What confirmation would actually require is concrete. The claim would gain credibility from independent network telemetry showing abnormal inbound traffic consistent with a DDoS attack, corroboration from a third-party security firm, ISP, or content delivery network, a statement from Spotify acknowledging an external cause, or attribution from a government cybersecurity agency. None of those exist in current reporting.
A simple way to assess similar claims as they break applies five questions:
Who made the claim, and what do they gain by making it?
Does the stated timeline match the observed disruption?
Has the targeted company confirmed an external cause?
Is there independent technical evidence, or only a self-reported announcement?
Has any government agency or established security firm corroborated the attribution?
If the answer to questions three through five is no, the claim remains unverified regardless of how politically coherent it sounds.
What comes next
What the available reporting confirms: Spotify recently experienced a service disruption. A group with an explicit ideological motive posted a Telegram claim of responsibility. Spotify's public statement addressed only the degraded performance, with no reference to an external attack. No independent technical evidence has surfaced.

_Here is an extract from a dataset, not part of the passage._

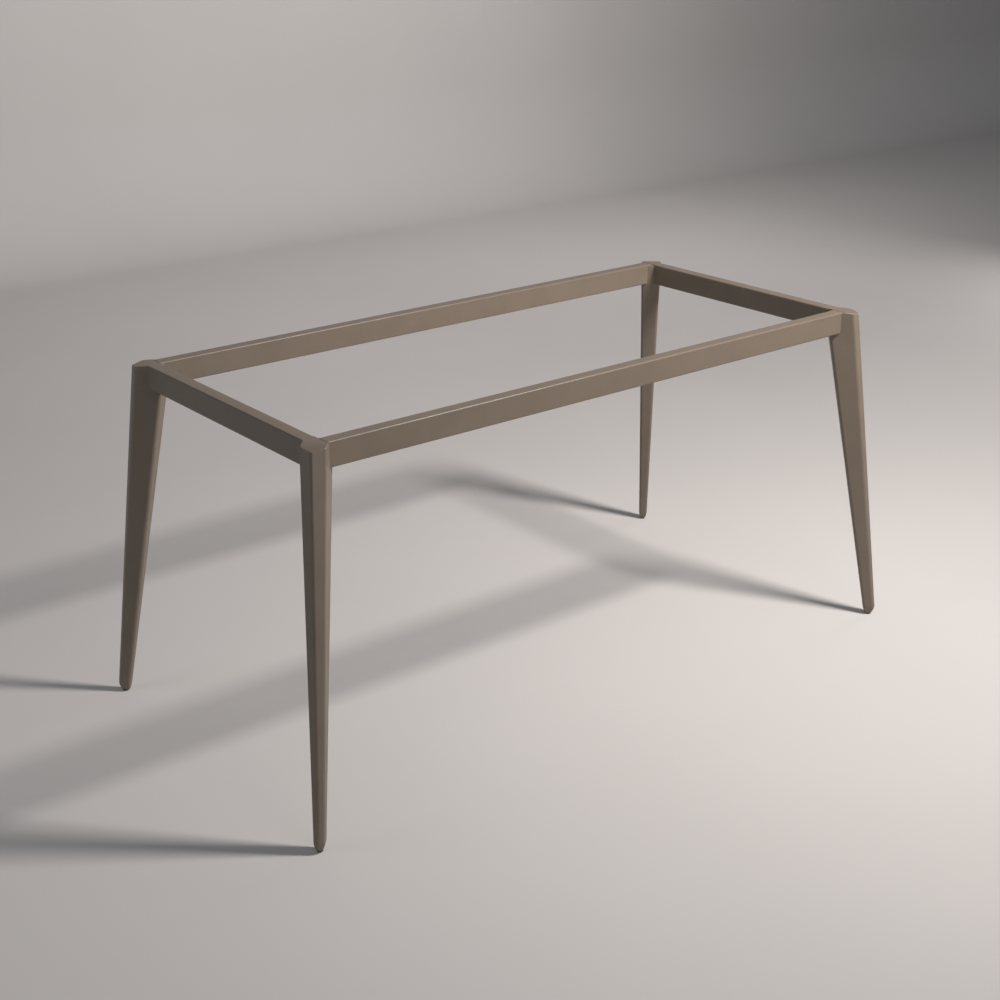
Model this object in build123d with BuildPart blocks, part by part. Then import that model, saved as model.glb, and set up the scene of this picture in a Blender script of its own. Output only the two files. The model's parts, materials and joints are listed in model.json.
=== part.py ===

What holds regardless of how this specific case resolves: deliberate cyberattacks are a growing cause of infrastructure failures, and platforms with global reach are not insulated from becoming symbolic targets, as Uptime Institute's data makes clear. Whether Spotify was one this week is a separate question.
Given Spotify's stated transparency commitments, a follow-up engineering report is a reasonable expectation, based on its prior conduct. What that report says, or whether it appears at all, will be the most reliable indicator of what actually happened. Until then, the evidence hasn't caught up to the claim.